Dawn Kramer is a freelance trumpet player in the Denver area. She is currently a member of the Boulder Brass, the Darren Kramer Organization, salsa band Conjunto Colores, as well as the Mont Alto Motion Picture Orchestra. She is second trumpet at the Buell Theatre. She has subbed with the Colorado Symphony, Colorado Music Festival, Denver Brass, and many regional orchestras and chamber ensembles.
As a Colorado native, Ms. Kramer attended the University of Colorado. She has toured as lead trumpet aboard several cruise lines, a Miami-based salsa band, as well as the internationally acclaimed rock band, Matchbox Twenty. These travels took her across the US, Canada, Europe, Australia, and Mexico. She has appeared on the Tonight Show, The Late Show with David Letterman, the Rosie O'Donnell show, and VH1 Storytellers.

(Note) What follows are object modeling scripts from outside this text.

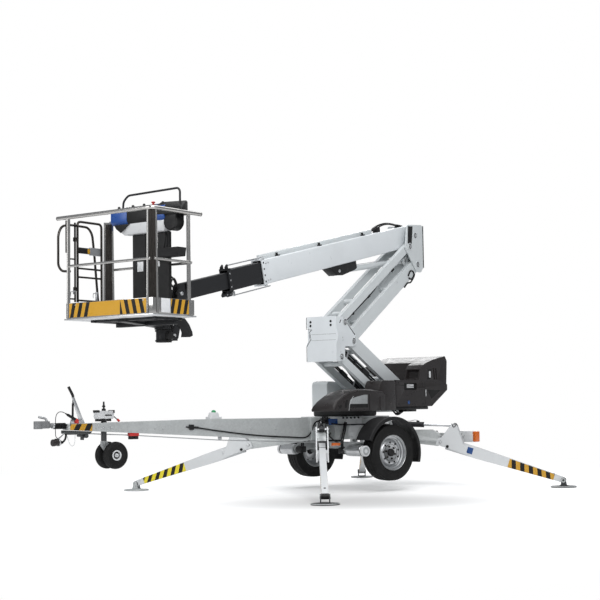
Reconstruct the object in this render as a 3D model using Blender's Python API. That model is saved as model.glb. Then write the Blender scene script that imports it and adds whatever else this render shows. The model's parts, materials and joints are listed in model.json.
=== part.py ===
"""Towable boom lift, parked on its four outriggers with the boom turned a little to one side.

Metres, +Z up, +X towards the tow hitch, +Y the machine's left. The origin lies on the ground.
The chassis is drawn in world axes with the slewing axis at x = 0, and the whole model is moved
by ORIGIN_X at the end, so that the origin lies under the middle of the object's box.
Everything above the slew ring is drawn under the empty "slew_axis": s forward, t left, z up.
"""
import math

import bmesh
import bpy
from mathutils import Matrix, Vector

for old in list(bpy.data.objects):
    bpy.data.objects.remove(old, do_unlink=True)

# Clearances
GAP = 0.0003
FACETS = 0.6
PIN_GAP = 0.001
RUN_GAP = 0.0008

# Chassis
DECK_Z = 0.865
FRAME_HALF_X = 0.42
FRAME_HALF_Y = 0.32
FRAME_BOTTOM = 0.60
TOWBAR_START = 0.60
TOWBAR_END = 3.76
TOWBAR_HALF_Y = 0.065
HITCH_TIP = 4.12
HITCH_Z = 0.838

# Outriggers: hinge in plan, foot in plan, heights
LEG_HINGE = (0.92, 0.68)
LEG_FOOT = (1.806, 1.806)
LEG_HINGE_Z = 0.54
FOOT_PIN_Z = 0.085
LEG_LUG_OUT = 0.17
LEG_LUG_UP = 0.195
LEG_CYL_BASE_OUT = -0.62
LEG_CYL_BASE_UP = 0.225
ARM_HALF = 0.05
FOOT_R = 0.15

# Road wheels
WHEEL_X = -0.047
WHEEL_Z = 0.444
TYRE_R = 0.323
TYRE_INNER_Y = 0.611
TYRE_OUTER_Y = 0.801
RIM_R = 0.196
GUARD_R = 0.415
GUARD_INNER_R = 0.405
GUARD_LIP_R = 0.372
GUARD_LIP = 0.013
GUARD_Y = (0.585, 0.825)
GUARD_ARC = (22.0, 197.0)
GUARD_STEPS = 22
GUARD_ARM_HALF = 0.03

# Jockey wheel
JOCKEY_X = 3.31
JOCKEY_TRAIL = 0.09
JOCKEY_AXLE_Z = 0.512
JOCKEY_R = 0.143

# Slewing superstructure, in s and z
SLEW_DEG = 15.6
RING_TOP = 0.903
PLATE_TOP = 0.927
PLATE_HALF_T = 0.206
PLATE_RING_R = 0.36
LOW_ELEV = 28.0
LOW_LEN = 1.25
UP_ELEV = 33.0
UP_LEN = 1.896
PIN_R = 0.022
PIN_REACH = 0.200
RAM_PIN_R = 0.016
RAM_PIN_REACH = 0.060
RAM_EYE_HALF = 0.040
LOW_BAND = (0.136, 0.186)
UP_BAND = (0.078, 0.130)
CHEEK = (0.191, 0.206)
RAM_LUG = (0.050, 0.064)
TOP_CHEEK = (0.136, 0.150)

# Pivots: K and U on the middle knuckle, B on the turntable, T on the top knuckle
K1 = (0.09, 1.755)
K2 = (0.35, 1.565)
U2 = (0.27, 1.975)
LOW_VEC = (LOW_LEN * math.cos(math.radians(LOW_ELEV)), LOW_LEN * math.sin(math.radians(LOW_ELEV)))
UP_VEC = (-UP_LEN * math.cos(math.radians(UP_ELEV)), UP_LEN * math.sin(math.radians(UP_ELEV)))
B1 = (K1[0] - LOW_VEC[0], K1[1] - LOW_VEC[1])
B2 = (K2[0] - LOW_VEC[0], K2[1] - LOW_VEC[1])
T1 = (K1[0] + UP_VEC[0], K1[1] + UP_VEC[1])
T2 = (U2[0] + UP_VEC[0], U2[1] + UP_VEC[1])
LIFT_BASE = (B1[0] + 0.414, B1[1] - 0.098)
LIFT_EYE = (K1[0] + 0.125, K1[1] - 0.095)
LIFT_BARREL_R = 0.040
LIFT_ROD_R = 0.025

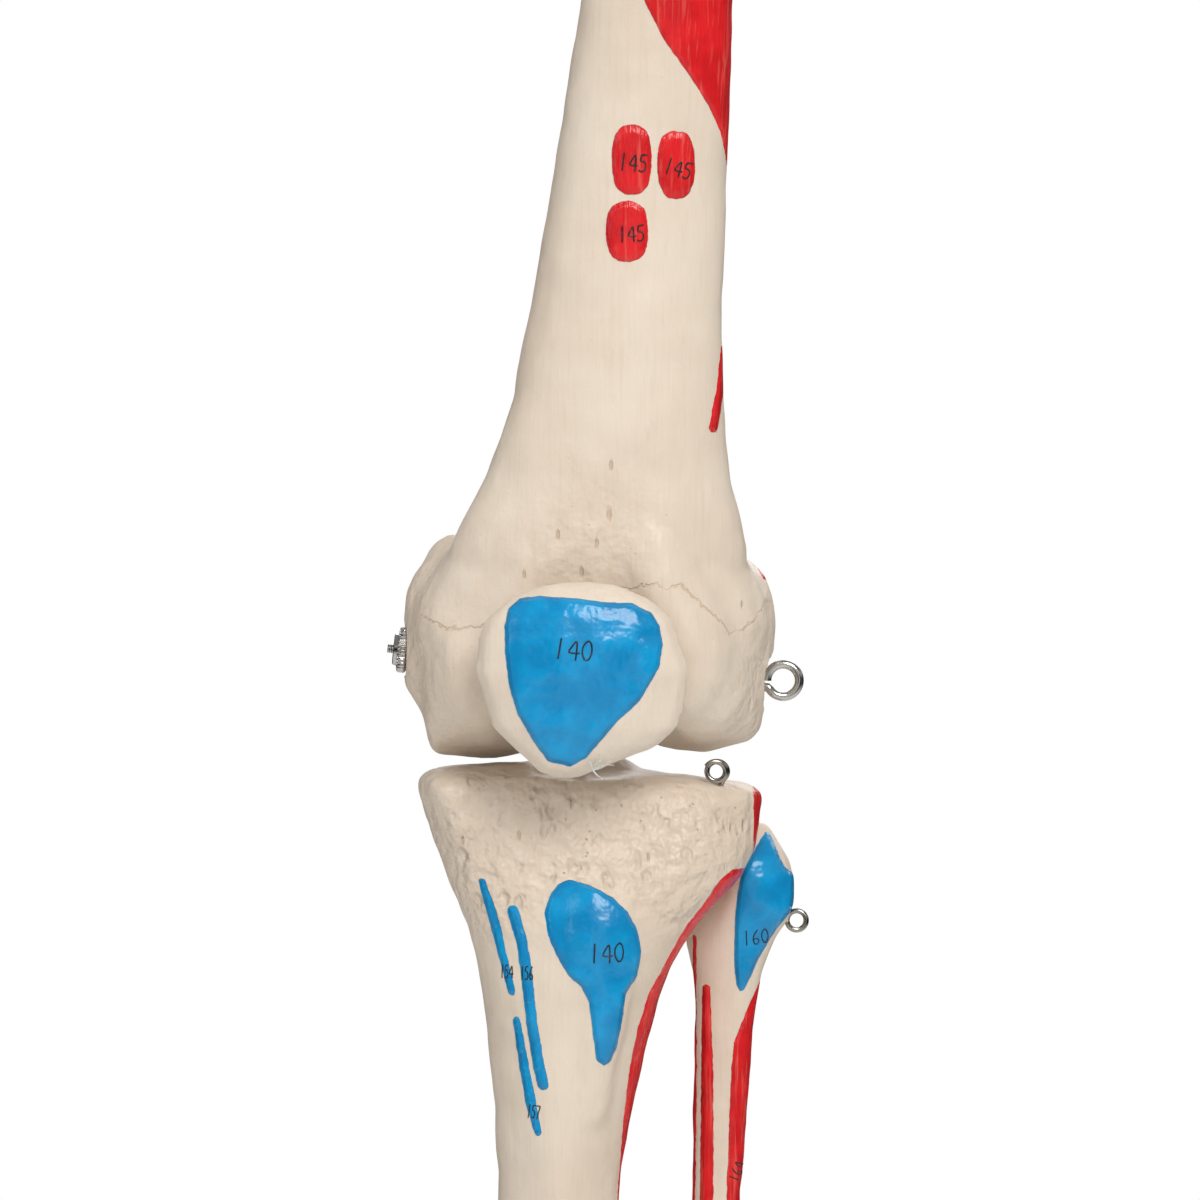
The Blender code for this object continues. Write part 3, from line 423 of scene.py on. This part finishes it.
FEMUR_RED = [
    ("front", -0.75, "outline", [
        (11, 147.4), (16.1, 137.3), (22.2, 128.9), (26, 123), (28.6, 117.5), (30.1, 110.4),
        (31.5, 96), (70, 96), (70, 345), (40, 352), (30, 348), (23, 335), (18.6, 300),
        (13.7, 250), (8.3, 200), (6, 165), (7.5, 154)]),
    ("front", 0.1, "oval", 9.1, 111.3, 4.3, 7.7), ("front", 0.1, "oval", 18.8, 110.2, 4.1, 7.4),
    ("front", 0.1, "oval", 8.1, 95.7, 4.6, 6.6),
    ("front", -0.3, "line", [(29.3, 71), (28.6, 62), (27.0, 53)], [0.6, 0.9, 1.0]),
    ("front", -0.4, "outline", [(36.6, 23), (38.3, 20.0), (44, 18), (44, 25)]),
    ("back", 0.35, "oval", -22, 26, 8, 4.5), ("back", 0.35, "oval", 25, 24, 7, 4.5),
    ("back", 0.3, "line", [(18, 70), (20, 130), (24, 200), (28, 262)], 1.1)]
FEMUR_BLUE = [
    ("lateral", 0.3, "oval", -4, 392, 9, 13),
    ("back", 0.3, "line", [(23.5, 110), (26.5, 190), (30.5, 285)], 0.8),
    ("back", 0.4, "oval", 36, 316, 3.2, 17), ("back", 0.3, "oval", 20, 346, 6.5, 8)]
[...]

She has recently performed at the International Trumpet Guild, the International Association of Jazz Educators, and the Colorado Music Educators Association conventions.
About the "Mont Alto" Name
The Colorado and Northwestern, a narrow-gauge railroad that lead from Boulder to the mountain communities of Ward and Eldora, was running into difficulty as the gold mines began to play out. Retooling itself as a tourist route, and calling itself "The Switzerland Trail of America," the small railroad built a dance pavilion at Mont Alto park in 1898. On the day it opened, the city of Boulder closed for business so that all of the citizens could picnic, gather flowers, and dance the night away. In the spirit of adapting life to suit dancing, the Mont Alto Ragtime and Tango Orchestra was named in 1990.
The Mont Alto pavilion is no longer standing, but the park site is still accessible on the railway grade, and the foundations and chimney of the pavilion remain. The Mont Alto Ragtime and Tango Orchestra has occasionally played for "birthday parties" for the pavilion on the site, including on its centenary in 1998.